> [Goal] Transcribe only part of the material below: the lines from the one containing "before = set(bpy.data.objects)" through the one containing "degree = math.pi / 180", inclusive, exactly as written.

%%

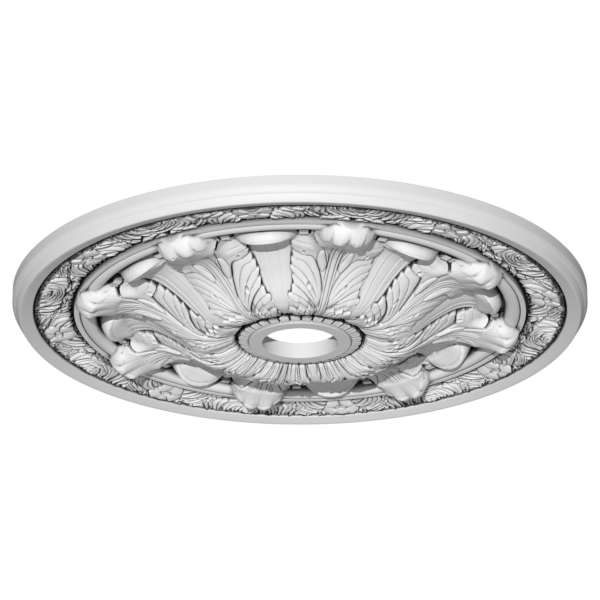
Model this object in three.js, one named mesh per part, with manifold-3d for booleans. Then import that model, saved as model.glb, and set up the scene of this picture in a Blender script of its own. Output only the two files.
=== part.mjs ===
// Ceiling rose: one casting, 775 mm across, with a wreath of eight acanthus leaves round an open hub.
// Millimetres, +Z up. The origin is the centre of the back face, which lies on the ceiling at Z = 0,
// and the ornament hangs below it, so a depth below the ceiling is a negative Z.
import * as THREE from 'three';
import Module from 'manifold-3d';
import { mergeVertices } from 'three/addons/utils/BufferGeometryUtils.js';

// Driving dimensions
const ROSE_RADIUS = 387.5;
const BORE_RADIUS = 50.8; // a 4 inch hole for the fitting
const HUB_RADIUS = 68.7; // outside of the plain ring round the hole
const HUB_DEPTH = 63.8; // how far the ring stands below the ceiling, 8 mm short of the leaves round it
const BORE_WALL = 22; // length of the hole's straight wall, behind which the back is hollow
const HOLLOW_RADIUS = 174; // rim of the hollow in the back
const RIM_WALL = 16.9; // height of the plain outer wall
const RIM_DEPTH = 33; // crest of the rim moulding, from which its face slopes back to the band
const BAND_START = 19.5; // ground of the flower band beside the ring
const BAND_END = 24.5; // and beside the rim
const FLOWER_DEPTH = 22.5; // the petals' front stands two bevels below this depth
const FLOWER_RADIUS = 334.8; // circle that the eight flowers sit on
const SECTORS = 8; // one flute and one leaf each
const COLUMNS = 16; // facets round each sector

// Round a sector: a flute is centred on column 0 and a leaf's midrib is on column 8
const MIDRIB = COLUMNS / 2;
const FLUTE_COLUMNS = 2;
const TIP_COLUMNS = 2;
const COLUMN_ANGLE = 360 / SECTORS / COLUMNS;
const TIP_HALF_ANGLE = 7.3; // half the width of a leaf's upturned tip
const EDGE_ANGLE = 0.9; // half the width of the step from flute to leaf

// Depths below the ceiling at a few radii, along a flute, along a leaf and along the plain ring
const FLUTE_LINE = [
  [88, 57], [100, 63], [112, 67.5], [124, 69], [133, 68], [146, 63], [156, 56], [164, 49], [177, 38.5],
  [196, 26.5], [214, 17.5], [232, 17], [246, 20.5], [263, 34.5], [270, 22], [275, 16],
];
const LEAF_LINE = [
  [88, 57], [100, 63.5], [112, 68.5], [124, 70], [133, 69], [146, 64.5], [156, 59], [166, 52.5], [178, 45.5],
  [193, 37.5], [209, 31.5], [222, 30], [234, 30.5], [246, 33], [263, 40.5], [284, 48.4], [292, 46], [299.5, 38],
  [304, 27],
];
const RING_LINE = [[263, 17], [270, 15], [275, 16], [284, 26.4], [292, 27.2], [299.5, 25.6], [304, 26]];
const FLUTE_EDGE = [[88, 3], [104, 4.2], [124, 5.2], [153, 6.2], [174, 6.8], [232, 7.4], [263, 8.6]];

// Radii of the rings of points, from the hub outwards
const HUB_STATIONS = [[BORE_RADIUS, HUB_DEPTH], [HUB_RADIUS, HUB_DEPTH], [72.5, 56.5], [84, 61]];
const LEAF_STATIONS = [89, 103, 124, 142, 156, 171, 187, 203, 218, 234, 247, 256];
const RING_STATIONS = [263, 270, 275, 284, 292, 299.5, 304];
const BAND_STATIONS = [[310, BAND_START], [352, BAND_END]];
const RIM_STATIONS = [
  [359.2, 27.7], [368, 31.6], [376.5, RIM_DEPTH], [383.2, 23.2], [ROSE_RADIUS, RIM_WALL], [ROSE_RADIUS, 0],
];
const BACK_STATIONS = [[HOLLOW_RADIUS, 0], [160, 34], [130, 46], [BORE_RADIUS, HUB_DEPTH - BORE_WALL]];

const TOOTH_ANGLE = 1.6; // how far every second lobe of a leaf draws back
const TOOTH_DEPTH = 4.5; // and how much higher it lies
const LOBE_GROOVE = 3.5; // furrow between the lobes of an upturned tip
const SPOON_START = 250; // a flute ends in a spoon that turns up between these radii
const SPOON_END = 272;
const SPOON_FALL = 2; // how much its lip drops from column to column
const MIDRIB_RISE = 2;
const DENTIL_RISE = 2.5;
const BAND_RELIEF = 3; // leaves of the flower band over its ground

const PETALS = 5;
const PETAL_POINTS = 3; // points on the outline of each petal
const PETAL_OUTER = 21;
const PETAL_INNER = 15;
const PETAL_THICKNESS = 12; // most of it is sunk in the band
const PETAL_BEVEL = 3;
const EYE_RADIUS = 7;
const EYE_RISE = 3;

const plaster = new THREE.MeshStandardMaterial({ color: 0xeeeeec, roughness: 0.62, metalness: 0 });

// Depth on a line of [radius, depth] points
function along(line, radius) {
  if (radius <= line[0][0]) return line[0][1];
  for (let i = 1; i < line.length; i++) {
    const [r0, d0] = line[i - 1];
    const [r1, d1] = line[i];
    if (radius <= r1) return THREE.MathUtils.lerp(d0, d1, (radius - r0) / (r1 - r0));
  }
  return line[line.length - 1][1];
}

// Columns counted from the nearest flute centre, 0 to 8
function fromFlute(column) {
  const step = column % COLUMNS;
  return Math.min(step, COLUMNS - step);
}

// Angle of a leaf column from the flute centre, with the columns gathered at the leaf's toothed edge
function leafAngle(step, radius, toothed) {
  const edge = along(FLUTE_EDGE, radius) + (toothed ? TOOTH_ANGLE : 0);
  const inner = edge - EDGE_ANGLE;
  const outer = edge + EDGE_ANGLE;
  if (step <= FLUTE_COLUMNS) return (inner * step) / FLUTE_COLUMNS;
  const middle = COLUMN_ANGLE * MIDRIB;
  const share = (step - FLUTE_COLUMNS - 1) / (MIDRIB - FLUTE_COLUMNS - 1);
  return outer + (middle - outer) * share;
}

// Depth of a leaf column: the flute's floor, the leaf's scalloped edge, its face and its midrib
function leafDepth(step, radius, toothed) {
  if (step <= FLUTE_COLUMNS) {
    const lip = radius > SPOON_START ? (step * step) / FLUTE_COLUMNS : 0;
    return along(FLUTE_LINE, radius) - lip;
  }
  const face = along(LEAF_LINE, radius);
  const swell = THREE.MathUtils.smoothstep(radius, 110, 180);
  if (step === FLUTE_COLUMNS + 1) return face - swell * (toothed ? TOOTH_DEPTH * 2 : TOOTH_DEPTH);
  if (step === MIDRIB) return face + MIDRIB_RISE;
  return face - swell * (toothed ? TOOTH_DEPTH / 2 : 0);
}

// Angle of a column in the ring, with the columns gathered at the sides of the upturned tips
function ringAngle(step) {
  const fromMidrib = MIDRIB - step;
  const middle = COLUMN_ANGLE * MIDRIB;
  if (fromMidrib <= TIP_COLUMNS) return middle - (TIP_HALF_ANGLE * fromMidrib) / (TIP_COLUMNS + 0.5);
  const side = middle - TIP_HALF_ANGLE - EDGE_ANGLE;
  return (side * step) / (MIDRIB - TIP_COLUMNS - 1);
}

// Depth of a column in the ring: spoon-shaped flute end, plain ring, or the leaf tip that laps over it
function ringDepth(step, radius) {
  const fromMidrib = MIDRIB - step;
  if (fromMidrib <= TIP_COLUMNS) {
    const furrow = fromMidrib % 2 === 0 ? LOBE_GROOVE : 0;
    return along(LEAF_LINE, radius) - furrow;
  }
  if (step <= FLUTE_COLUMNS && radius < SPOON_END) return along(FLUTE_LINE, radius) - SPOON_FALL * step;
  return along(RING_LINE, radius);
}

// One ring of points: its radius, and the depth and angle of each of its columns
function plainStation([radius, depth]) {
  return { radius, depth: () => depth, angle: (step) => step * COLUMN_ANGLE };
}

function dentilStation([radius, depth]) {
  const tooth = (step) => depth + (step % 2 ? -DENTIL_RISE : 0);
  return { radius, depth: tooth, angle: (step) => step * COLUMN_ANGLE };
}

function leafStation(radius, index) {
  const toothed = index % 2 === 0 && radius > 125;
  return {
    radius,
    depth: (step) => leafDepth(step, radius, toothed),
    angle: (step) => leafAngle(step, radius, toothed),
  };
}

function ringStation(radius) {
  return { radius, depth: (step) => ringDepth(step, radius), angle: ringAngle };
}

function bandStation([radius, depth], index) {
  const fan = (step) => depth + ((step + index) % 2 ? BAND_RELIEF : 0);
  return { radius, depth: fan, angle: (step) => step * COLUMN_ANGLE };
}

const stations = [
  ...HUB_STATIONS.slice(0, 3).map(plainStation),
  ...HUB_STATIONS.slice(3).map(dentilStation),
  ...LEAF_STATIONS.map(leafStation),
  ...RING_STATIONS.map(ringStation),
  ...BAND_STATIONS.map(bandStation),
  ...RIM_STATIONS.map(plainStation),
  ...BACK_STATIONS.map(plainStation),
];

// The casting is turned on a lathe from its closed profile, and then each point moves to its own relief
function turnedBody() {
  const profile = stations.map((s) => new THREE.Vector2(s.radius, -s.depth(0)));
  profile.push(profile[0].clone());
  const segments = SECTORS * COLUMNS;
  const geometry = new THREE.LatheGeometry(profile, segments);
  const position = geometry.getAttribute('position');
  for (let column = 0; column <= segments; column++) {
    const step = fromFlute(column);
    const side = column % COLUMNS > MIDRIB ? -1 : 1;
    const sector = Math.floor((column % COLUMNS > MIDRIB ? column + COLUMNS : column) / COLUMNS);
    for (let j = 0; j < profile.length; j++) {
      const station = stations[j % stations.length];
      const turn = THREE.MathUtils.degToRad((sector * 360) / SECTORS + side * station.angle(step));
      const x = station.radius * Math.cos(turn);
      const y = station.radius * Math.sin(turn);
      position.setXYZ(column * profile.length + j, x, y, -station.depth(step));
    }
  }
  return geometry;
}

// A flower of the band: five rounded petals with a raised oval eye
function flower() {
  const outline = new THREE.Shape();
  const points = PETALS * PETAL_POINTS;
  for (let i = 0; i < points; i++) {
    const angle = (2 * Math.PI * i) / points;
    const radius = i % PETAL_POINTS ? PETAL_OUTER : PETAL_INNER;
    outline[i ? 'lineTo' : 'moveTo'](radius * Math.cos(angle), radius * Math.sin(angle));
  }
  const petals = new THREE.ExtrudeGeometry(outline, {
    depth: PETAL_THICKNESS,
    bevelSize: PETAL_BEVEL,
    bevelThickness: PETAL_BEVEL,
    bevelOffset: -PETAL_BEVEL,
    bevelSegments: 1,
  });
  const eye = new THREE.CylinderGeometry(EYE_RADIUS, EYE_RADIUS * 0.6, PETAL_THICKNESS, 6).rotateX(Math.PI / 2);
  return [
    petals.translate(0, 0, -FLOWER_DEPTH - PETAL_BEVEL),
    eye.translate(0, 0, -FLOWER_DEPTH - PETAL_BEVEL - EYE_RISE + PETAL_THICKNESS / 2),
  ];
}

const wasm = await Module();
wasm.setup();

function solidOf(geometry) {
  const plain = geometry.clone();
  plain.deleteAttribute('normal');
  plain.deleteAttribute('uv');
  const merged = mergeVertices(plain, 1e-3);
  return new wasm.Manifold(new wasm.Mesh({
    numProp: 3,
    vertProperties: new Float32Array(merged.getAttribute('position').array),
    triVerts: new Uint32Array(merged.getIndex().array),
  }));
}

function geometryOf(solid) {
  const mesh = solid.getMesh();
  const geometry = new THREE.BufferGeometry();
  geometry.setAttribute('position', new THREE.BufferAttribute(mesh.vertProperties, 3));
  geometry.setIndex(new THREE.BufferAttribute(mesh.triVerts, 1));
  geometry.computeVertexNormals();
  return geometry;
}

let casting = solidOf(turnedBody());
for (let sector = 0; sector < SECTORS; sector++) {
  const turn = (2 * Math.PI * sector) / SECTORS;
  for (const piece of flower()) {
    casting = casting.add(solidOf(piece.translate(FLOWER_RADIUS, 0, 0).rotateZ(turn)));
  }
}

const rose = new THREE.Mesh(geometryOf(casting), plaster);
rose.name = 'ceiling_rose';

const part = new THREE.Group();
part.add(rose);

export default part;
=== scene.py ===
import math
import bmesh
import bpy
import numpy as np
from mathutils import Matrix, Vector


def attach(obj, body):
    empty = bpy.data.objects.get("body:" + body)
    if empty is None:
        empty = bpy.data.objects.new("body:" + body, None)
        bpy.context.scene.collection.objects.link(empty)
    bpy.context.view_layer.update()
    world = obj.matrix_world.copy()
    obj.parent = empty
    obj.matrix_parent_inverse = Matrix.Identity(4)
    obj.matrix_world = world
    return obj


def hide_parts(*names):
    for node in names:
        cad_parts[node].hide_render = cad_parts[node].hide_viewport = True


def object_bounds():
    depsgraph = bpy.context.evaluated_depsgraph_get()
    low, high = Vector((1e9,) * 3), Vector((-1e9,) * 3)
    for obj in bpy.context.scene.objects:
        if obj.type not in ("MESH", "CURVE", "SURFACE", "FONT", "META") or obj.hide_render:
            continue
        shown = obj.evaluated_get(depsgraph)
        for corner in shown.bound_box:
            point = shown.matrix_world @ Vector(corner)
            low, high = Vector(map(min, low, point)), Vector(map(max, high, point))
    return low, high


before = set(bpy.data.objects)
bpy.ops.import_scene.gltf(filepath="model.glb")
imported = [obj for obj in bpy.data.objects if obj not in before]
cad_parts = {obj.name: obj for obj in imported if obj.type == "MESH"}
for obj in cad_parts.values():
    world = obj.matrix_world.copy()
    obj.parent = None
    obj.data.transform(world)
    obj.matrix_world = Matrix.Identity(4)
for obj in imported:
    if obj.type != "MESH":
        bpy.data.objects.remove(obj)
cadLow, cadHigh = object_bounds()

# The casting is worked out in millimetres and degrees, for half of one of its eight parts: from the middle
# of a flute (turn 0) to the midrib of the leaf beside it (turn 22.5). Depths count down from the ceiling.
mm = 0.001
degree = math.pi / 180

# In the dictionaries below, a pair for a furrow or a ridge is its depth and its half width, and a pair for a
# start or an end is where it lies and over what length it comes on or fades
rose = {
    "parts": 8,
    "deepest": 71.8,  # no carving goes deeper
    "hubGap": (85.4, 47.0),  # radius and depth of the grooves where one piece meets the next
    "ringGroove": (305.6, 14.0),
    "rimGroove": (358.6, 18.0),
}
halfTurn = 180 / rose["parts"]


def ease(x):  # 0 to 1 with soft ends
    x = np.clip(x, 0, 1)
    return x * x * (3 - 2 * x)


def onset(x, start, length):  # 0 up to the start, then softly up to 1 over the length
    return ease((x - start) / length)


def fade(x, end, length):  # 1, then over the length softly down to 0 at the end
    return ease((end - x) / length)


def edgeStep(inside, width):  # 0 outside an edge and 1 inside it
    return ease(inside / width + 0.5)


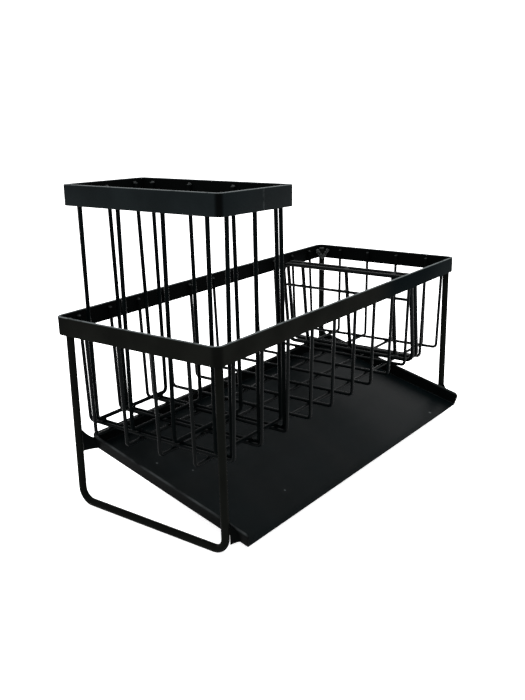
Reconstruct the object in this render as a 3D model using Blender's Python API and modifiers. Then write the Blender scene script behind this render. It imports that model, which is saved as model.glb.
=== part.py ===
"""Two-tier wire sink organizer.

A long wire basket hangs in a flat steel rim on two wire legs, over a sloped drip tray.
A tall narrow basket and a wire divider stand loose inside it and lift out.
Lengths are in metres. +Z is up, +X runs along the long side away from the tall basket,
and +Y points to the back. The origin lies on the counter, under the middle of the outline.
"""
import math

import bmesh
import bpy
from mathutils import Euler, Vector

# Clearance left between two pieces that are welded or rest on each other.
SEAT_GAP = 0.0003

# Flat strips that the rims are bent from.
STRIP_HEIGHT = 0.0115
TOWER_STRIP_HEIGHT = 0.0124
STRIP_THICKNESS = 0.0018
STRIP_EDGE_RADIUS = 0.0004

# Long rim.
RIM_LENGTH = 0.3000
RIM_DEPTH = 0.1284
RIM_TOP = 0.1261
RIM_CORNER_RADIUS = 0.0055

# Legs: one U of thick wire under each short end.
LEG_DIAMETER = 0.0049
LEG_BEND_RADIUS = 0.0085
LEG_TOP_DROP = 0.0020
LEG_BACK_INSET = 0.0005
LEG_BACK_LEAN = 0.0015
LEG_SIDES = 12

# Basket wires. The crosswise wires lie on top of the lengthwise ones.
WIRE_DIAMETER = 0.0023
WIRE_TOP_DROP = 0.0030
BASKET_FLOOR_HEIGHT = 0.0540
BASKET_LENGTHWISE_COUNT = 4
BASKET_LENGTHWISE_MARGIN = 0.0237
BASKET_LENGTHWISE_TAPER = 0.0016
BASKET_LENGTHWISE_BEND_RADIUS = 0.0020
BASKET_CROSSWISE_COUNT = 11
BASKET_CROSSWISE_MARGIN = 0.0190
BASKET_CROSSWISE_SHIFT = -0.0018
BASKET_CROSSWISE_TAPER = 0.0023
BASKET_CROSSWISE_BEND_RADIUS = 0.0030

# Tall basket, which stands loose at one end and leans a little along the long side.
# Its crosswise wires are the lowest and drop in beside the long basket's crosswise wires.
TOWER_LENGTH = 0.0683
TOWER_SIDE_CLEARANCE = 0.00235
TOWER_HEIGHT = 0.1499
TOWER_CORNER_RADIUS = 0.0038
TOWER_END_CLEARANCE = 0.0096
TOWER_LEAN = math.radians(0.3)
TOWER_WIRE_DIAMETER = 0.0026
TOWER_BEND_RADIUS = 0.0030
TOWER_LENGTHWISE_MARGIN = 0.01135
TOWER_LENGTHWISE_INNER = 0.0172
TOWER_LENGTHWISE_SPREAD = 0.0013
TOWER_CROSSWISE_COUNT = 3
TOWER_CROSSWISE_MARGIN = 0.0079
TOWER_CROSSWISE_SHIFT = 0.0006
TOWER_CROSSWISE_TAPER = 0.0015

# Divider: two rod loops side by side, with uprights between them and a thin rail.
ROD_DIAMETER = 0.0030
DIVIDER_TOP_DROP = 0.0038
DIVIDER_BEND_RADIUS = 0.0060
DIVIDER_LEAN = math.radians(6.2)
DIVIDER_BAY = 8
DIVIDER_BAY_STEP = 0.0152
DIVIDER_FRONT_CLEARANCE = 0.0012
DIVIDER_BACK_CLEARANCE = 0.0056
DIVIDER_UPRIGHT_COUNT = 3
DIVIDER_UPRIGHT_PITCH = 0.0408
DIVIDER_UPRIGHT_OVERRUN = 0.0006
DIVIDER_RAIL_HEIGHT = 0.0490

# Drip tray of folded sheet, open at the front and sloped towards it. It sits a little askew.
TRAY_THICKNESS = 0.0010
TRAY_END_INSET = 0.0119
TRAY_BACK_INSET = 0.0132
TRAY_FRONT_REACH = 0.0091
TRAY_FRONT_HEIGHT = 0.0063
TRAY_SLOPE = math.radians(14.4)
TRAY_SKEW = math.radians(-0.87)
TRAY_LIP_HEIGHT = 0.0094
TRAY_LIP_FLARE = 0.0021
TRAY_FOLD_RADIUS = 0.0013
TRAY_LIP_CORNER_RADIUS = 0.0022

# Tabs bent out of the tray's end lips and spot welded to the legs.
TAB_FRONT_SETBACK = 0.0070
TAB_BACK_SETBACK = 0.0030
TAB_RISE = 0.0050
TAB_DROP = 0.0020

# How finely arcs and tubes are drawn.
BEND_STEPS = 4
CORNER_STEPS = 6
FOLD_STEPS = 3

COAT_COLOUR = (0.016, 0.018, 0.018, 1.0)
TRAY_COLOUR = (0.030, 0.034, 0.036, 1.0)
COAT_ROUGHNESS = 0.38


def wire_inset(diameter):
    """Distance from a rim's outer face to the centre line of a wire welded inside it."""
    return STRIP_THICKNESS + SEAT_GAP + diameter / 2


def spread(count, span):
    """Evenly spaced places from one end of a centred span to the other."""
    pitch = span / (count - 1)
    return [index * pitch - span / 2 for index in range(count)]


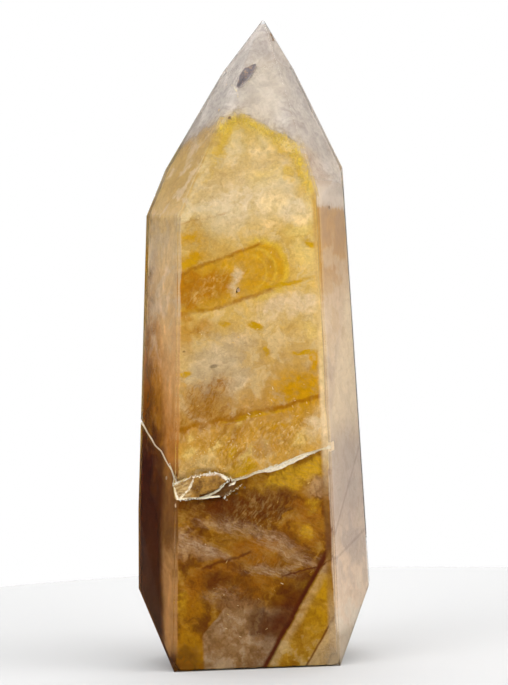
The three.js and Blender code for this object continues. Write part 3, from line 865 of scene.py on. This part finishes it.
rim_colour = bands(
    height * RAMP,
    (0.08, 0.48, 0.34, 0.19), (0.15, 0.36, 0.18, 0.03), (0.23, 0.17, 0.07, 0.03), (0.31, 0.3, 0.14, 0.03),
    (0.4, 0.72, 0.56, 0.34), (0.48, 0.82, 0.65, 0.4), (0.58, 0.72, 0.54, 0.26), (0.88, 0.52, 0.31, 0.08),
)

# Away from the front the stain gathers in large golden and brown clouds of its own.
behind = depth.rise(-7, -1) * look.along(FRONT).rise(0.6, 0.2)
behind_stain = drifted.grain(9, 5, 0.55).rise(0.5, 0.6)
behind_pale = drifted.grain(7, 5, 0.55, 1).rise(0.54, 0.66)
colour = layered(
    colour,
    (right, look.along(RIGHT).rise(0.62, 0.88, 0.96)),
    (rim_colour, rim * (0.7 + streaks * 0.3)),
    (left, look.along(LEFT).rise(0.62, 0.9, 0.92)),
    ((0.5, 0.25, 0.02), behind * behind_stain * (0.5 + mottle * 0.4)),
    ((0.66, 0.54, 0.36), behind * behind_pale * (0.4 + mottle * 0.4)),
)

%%

> [Full output]
before = set(bpy.data.objects)
bpy.ops.import_scene.gltf(filepath="model.glb")
imported = [obj for obj in bpy.data.objects if obj not in before]
cad_parts = {obj.name: obj for obj in imported if obj.type == "MESH"}
for obj in cad_parts.values():
    world = obj.matrix_world.copy()
    obj.parent = None
    obj.data.transform(world)
    obj.matrix_world = Matrix.Identity(4)
for obj in imported:
    if obj.type != "MESH":
        bpy.data.objects.remove(obj)
cadLow, cadHigh = object_bounds()

# The casting is worked out in millimetres and degrees, for half of one of its eight parts: from the middle
# of a flute (turn 0) to the midrib of the leaf beside it (turn 22.5). Depths count down from the ceiling.
mm = 0.001
degree = math.pi / 180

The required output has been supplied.